Иногда с ним вместе приезжала в Сааров К.Н. Васильева. Она была похожа на монашку (“антропософская богородица”, иногда в сердцах называл ее Борис Николаевич, конечно – за ее спиной, но так называл он и других своих антропософских подруг). Она носила черное длинное платье, черный шерстяной платок на узких плечах. Мне (да и всем вокруг) она казалась без возраста, она никогда не улыбалась, с тонкими, поджатыми губами, красным носиком, гладкой прической. Она ложилась рано в отведенной ей комнате, рядом с моей (мы тогда жили в гостинице при вокзале), и ни одного звука не раздавалось за стеной.
Летом 1923 года он приезжал в приморское местечко Преров, где жили Зайцевы, Бердяевы, Муратов и мы.

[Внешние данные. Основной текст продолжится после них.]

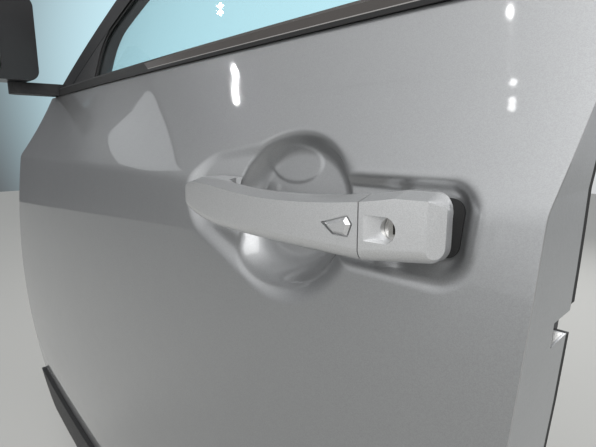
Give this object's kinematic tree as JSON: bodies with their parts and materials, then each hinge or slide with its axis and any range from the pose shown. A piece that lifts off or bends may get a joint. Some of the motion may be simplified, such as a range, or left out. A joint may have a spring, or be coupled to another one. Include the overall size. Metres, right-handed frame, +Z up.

Шел дождь. Мы играли в шахматы с Муратовым и вели долгие разговоры, потом топили печку, ходили гулять на берег Балтийского моря в плащах, под ветром и дождем, вечером смотрели в кино “Доктора Мабузе”. У Зайцевых, как всегда, было светло, тепло и оживленно, с тяжелой тростью Н.А. Бердяев выходил на свою ежедневную прогулку в дюны. Его жена и теща были обе больны коклюшем.
Потом все вернулись в Берлин, и вдруг стремительно быстро оказалось, что все куда-то едут, разъезжаются в разные стороны, кто куда. В предвидении этого близкого разъезда, 8 сентября мы собрались сниматься в фотографии на Тауенцинштрассе, и Белый пришел тоже, но раздраженный и особенно напряженно улыбающийся. Гершензон еще месяц тому назад сказал Ходасевичу, что когда он ходил в советское консульство за визой в Москву для себя и семьи (он уехал 10 августа), то встретил в консульстве Белого, который тоже хлопотал о возвращении. Нам об этом своем намерении Белый тогда еще не говорил. Помню грусть Ходасевича по этому поводу – не столько, что Белый что-то важное о себе от него скрыл, сколько по поводу самого факта возвращения его в Россию. Ни минуты Ходасевич не думал отсоветовать Белому ехать в Москву – Ходасевич открыто говорил, что для него совершенно не ясно, что именно Белому лучше сделать: остаться или вернуться. Он принял как неизбежное и возвращение Гершензона, и возвращение Шкловского (после его покаянного письма во ВЦИК, 21 сентября), и возвращение в Москву А.Н. Толстого и Б. Пастернака, и долгие колебания Муратова, который в конце концов остался. Но тревога за Бориса Николаевича была совсем иного свойства: как, где и для кого сможет он лучше писать?